** Start **

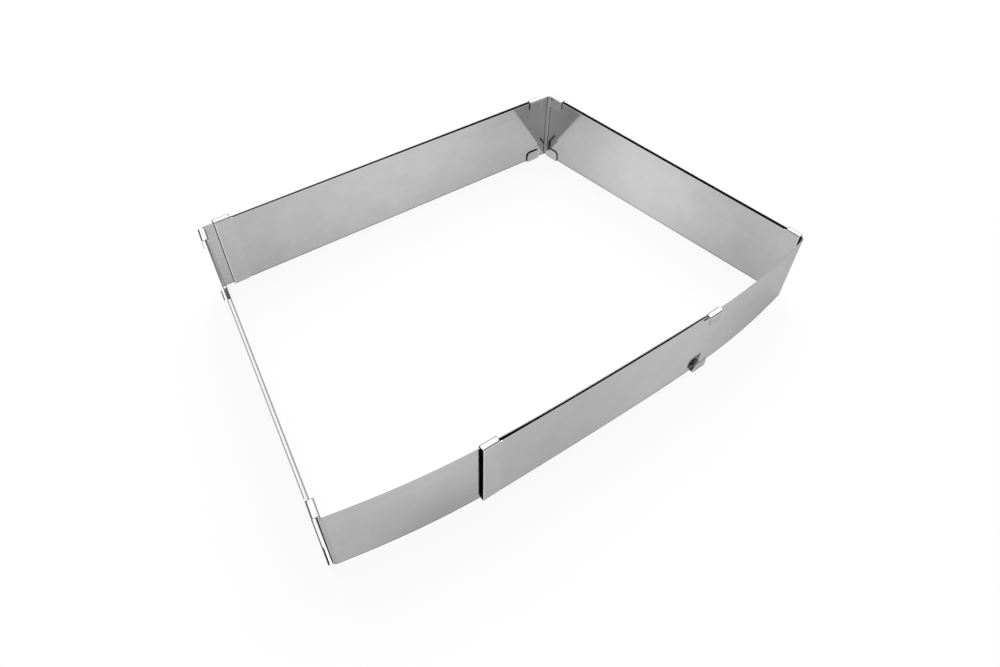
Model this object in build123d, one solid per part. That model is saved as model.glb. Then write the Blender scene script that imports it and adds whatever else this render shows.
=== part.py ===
from build123d import *
import os
from math import asin, cos, degrees, radians, sin, sqrt, tan

# Adjustable cake frame, in millimetres. Two outer and two inner angles are bent from thin
# stainless strip and stand as a four-sided ring. Every arm ends in a hook at its top and its
# bottom edge that folds over the neighbouring strip, so each wall is two strips that slide
# along each other. Plan sizes are taken on the inside faces, where the cake stands.

# Strip. The outer arms are a little longer than the inner ones, which they go round, and on
# the front wall the outer arm is longer still and the inner one cut a little shorter.
sheet = 0.5
strip_height = 50.0
inner_long_arm = 249.5
inner_short_arm = 208.3
outer_arm_extra = 1.0
front_outer_arm_extra = 5.6
front_inner_arm_cut = 1.9
fold_radius = 2.0
round_fold_radius = 3.5

# Folded hooks at the arm ends
hook_length = 10.5
hook_slot = 3.2
hook_bend_radius = 0.5
hook_edge_clearance = 0.5
hook_root = 1.0
lip_height = 8.0
lip_inner_corner_radius = 3.0
lip_end_corner_radius = 0.8
web_inner_corner_radius = 1.2
web_end_corner_radius = 0.4

# Gap between the two strips of each wall. On the right wall the outer strip leans on the
# hooks' lips, and on the rear wall the strips draw together towards the rear left corner.
rear_gap = 2.0
rear_closing_angle = 0.3
right_lip_clearance = 0.6
front_gap = 1.05
left_gap = 1.4

# Setting of the frame: the stretch that the outer strip covers alone beside the rear left
# corner and beside the front right corner, how far the left inner arm reaches past the rear
# wall's inside line, and how much further left the front left corner stands than the rear one
rear_single = 6.25
right_single = 0.7
left_overreach = 0.8
left_spread = 34.0

# Bow of the front wall, the same from both corners: a straight lead at an angle to the line
# between the corners, a corner arc, a shoulder arc, and one nearly flat arc in the middle
lead_angle = 11.25
lead_length = 12.0
shoulder_radius = 1150.0
bow_radius = 4500.0
bow_half_width = 36.0

# Soft crease where the hooks stiffen the arm end
crease_angle = 1.2
crease_radius = 60.0

# Worked out from the sizes above
hook_rise = sheet + hook_edge_clearance
hook_width = sheet + hook_slot + sheet
overall_height = hook_rise + strip_height + hook_rise
right_gap = hook_slot - sheet - right_lip_clearance
outer_long_arm = inner_long_arm + outer_arm_extra
outer_short_arm = inner_short_arm + outer_arm_extra
front_outer_arm = inner_long_arm + front_outer_arm_extra
front_inner_arm = inner_long_arm - front_inner_arm_cut
rear_wall = inner_long_arm + rear_single
left_wall = inner_short_arm - left_overreach
right_wall = inner_short_arm + right_single
frame_depth = sqrt(left_wall**2 - left_spread**2)
left_heading = degrees(asin(frame_depth / left_wall)) - 180
right_heading = -degrees(asin(frame_depth / right_wall))


def toward(heading):
    """Unit vector in plan for a heading in degrees from +X."""
    return Vector(cos(radians(heading)), sin(radians(heading)))


def crossing(point, heading, other_point, other_heading):
    """Point where two lines in plan meet."""
    along, other = toward(heading), toward(other_heading)
    reach = (other_point - point).cross(other).Z / along.cross(other).Z
    return point + along * reach


def setback(radius, turn):
    """Length that a bend takes off the flat on each side of it, up to the sharp corner."""
    return radius * tan(radians(abs(turn)) / 2)


def arc_length(radius, turn):
    return radius * radians(abs(turn))


def wall_depth(gap):
    """From the inside face of a wall to the outside face of its outer strip."""
    return sheet + gap + sheet


def bent_strip(start, heading, bends, last_flat):
    """Strip that follows flats and tangent bends in turn, given as flat, radius and turn.

    The path is the strip's back face. Its sheet lies on the right of the path, on the side
    of the hooks. Gives the solid, the end point and the end heading.
    """
    at = start
    path = Curve()
    for flat, radius, turn in bends:
        if flat:
            path += Line(at, at + toward(heading) * flat)
            at += toward(heading) * flat
        bend = JernArc(start=at, tangent=toward(heading), radius=radius, arc_size=turn)
        path += bend
        at = bend @ 1
        heading += turn
    path += Line(at, at + toward(heading) * last_flat)
    at += toward(heading) * last_flat
    plan = make_face(offset(path, amount=sheet, side=Side.RIGHT))
    strip = extrude(Pos(0, 0, hook_rise) * plan, amount=strip_height, dir=(0, 0, 1))
    return strip, at, heading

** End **

▸ **Written problem**: Return all lines of the material above in which the word "that" occurs.

▸ **Worked answer**:
Model this object in build123d, one solid per part. That model is saved as model.glb. Then write the Blender scene script that imports it and adds whatever else this render shows.
# bottom edge that folds over the neighbouring strip, so each wall is two strips that slide
# Setting of the frame: the stretch that the outer strip covers alone beside the rear left
    """Length that a bend takes off the flat on each side of it, up to the sharp corner."""
    """Strip that follows flats and tangent bends in turn, given as flat, radius and turn.